The discourse framed thus within the confines of corruption is in the interest of the BJP. Large parts of the general public uninterested in the details is willing to give the Government a long rope – even at the cost of significant personal inconvenience – if in the end the rich bad guy is penalised more. However, the corruption narrative misses a crucial aspect – the push towards a for-profit technocratic vision – of this policy which bears discussion. The BJP-led Center has repeatedly spoken of moving India towards a cashless economy but there are significant constraints in enforcing this behavioural change in a democratic manner. First, bulk of the Indian population is unbanked with limited access to banking infrastructure. Moreover, a significant proportion of the population is unviable for traditional banking services given the small size of their accounts and are also ineligible for credit. Mobile wallets – prepaid payment instruments operated through mobiles or cards where the spender can only spend up to the value of stored money in digital wallets – seek to occupy this space. However, in the absence of traditional banking value add – credit and interest – there is little incentive for people to move away from cash. Therefore, the mobile wallet business – currently Rs 50,000 crores – remain a very small part of total retail transactions, 90% of which are in cash.
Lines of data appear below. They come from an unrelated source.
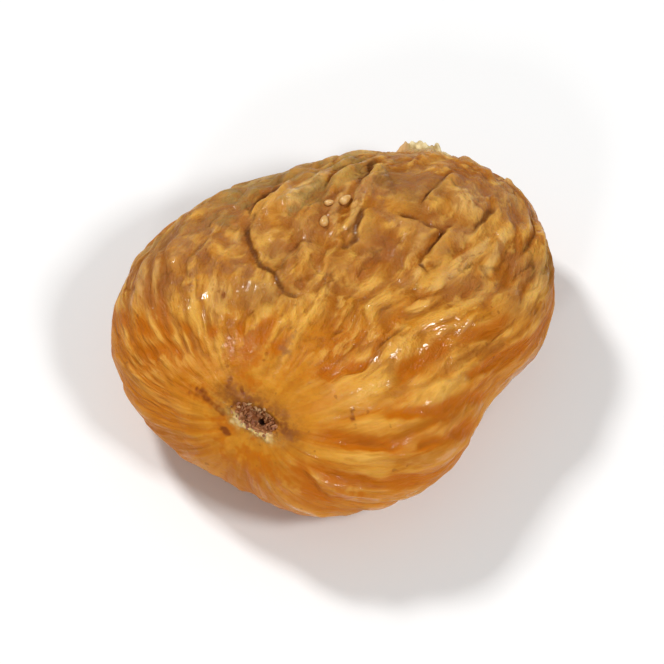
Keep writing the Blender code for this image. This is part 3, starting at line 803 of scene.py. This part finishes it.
def skinMaterial():
    material, shader = newMaterial("driedFigSkin")
    grain, place = markValue("grain", "Vector"), objectPlace()
    crumpled, folds, smallShape, streaked, eyeReach, away, eyeAcross = (markValue(name) for name in (
        "crumpled", "folds", "smallShape", "streaked", "eyeReach", "eyeAway", "eyeAcross"))

    def share(value, low, high, most, less=None):
        part = ranged(value, low, high, 0.0, most)
        return part if less is None else times(part, less)

    # small folds, as 0 in their valleys and 1 on them
    grainPlace = vectorPlus(stretchedAlong(grain, 1.7), scaled(swaying(place, 230.0), 0.07))
    valley = worked("ABSOLUTE", centred(noiseValue(grainPlace, 9.0, 1.0, 0.55)))
    alongFolds = times(ranged(valley, 0.0, 0.16), ranged(away, 3.0, 12.0, 0.0, 0.3))
    softFolds = ranged(noiseValue(grainPlace, 17.0, 3.0, 0.6), 0.33, 0.67, smooth=False)
    roundNoise = ranged(noiseValue(place, 560.0, 3.0, 0.6), 0.3, 0.7, smooth=False)
    nearEye = ranged(away, 14.0, 3.0, 0.25, 1.0)
    softFolds = nodeValue("ShaderNodeMix", {0: nearEye, 2: softFolds, 3: roundNoise}, data_type="FLOAT")
    creping = plus(alongFolds, times(softFolds, 0.7))

    # where the layers lie, and where they are weaker
    offEye = ranged(away, 4.0, 13.0, 0.2, 1.0)
    bumpy = ranged(markValue("bumpy"), 0.0, 1.0, 0.35, 1.0)
    smooth = ranged(markValue("bumpy"), 1.0, 0.2)
    even = ranged(crumpled, 0.0, 1.0, 1.0, 0.3)
    fleck = noiseValue(grainPlace, 9.0, 2.0, 0.5, 0.2)
    streak = noiseValue(stretchedAlong(grain, 0.35), 6.0, 2.0, 0.5, 0.2)
    radial = noiseValue(stretchedAlong(grain, 0.3), 7.0, 1.0)
    radialShare = times(ranged(radial, 0.52, 0.66, 0.0, 0.5), ranged(away, 2.0, 7.0), ranged(away, 16.0, 8.0))
    mottle, blotch = noiseValue(place, 170.0), noiseValue(place, 800.0, 2.0, 0.6)
    patchy = ranged(blotch, 0.35, 0.6, 0.5, 1.0)

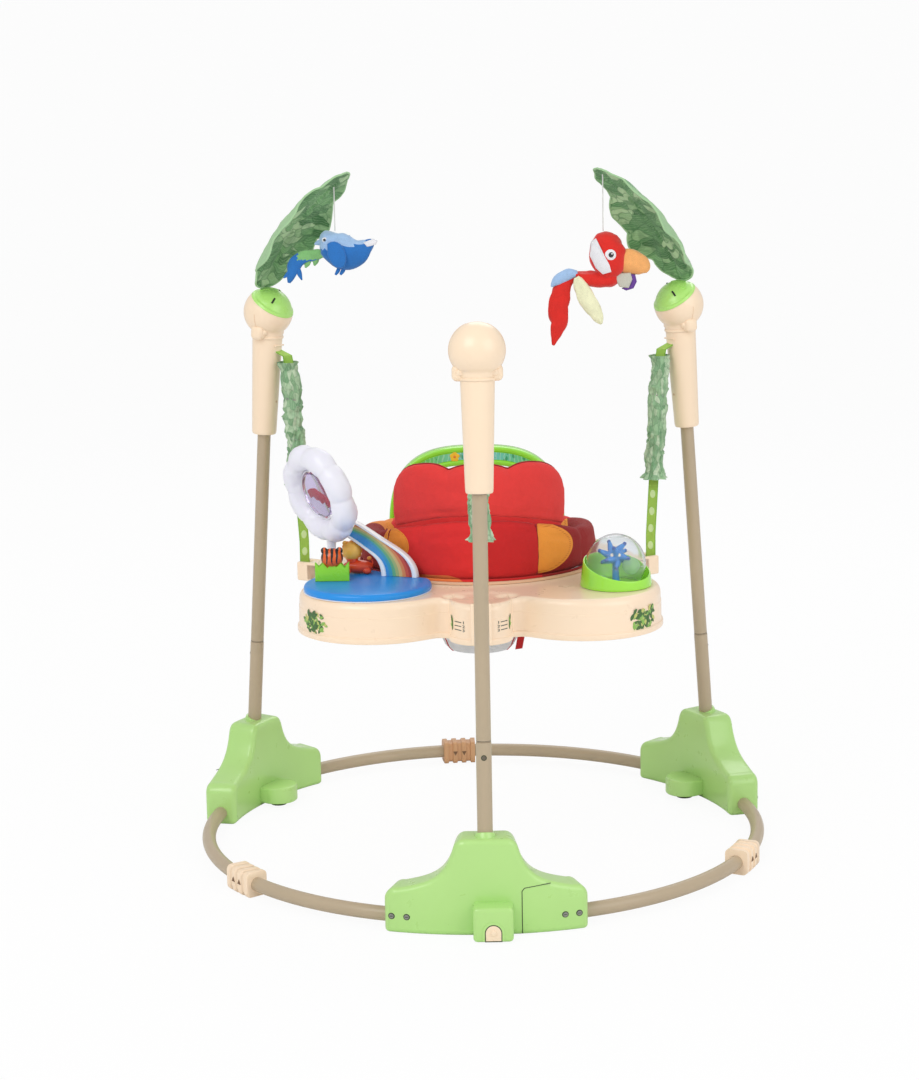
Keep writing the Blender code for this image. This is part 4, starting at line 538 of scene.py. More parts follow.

To the extent that a cashless economy is justified on the back of reduced evasion of taxes and funding of criminal activity, the Government cannot impose fiat against small cash payments. However, if there was literally no cash, albeit temporarily – under the guise of cracking down on corruption – people would perforce have to move towards these mobile wallets and other electronic payments. Amitabh Kant, the CEO of Niti Ayog has repeatedly spoken of demonetisation in the context of moving India towards a “totally digitised payment economy” and not to eliminate black money. Moreover the top-down coercive nature of such a move was evident in his tweet in the aftermath of demonetisation, “Making India a digital & a formal economy would ‘ve taken 15 years.#DeMonetisation will make this happen in 15 months” [sic]. There is evidence that this is working. Paytm which took out Page 1 ads the morning after the Prime Minister’s 8 PM demonetisation announcement has seen an exponential expansion in its business in the week after demonetisation. Merchant sign-ups have gone up from 4000 to 25000 per day. Daily transactions have jumped 250% compared to before demonetisation. Daily transactions are now above five million (and at the time of writing seven million), which is more than the point-of-sale card sales issued by all banks and cards combined. The RBI has doubled the monthly limit for mobile wallet users to Rs 20,000 from Rs 10,000 earlier. Demonetisation doesn’t just help mobile wallet companies. Bloomberg reports that payment networks Visa Inc. and Mastercard Inc. will see a “surge in transactions and cardholders” after demonetisation and have been “pushing for this kind of change in India, where a McKinsey & Co. study found that more than 90 percent of transactions are still conducted in cash”.

It is far from clear that this is a good thing for the Indian public at large. There are serious privacy concerns of moving from the anonymity of cash to trackable digital payments. Trading physical cash for electronic cash also gives the Government control over the economy in a manner which overrides citizen autonomy, such as through the use of negative interest rate by Governments to force spending (which citizens could bypass if they held physical cash). In the immediate term, this is a misuse of State power to coerce citizens into the user base of private for-profit companies. Moreover, mobile wallets come with negatives not apparent at first glance. Paytm for instances charges between 1-4% for withdrawal of cash; Reliance JioMoney FAQs ominously note that there is no expiry period for the money in JioMoney account “for now”. On the other hand, transacting in cash is free and permanent store of value. In any case, even if there are unexplained benefits of moving to a cashless economy, no democratically elected Government can be allowed to literally freeze people’s own money plunging the country into chaos to promote some technocratic ideal. Till the time adequate liquidity is injected back into the system through new notes, the Government must allow free use of old notes. At the same time, the Government must come clean about its intentions – not through rhetoric but greater transparency of the deliberations and its participants which preceded the unprecedented and far-reaching demonetisation decision.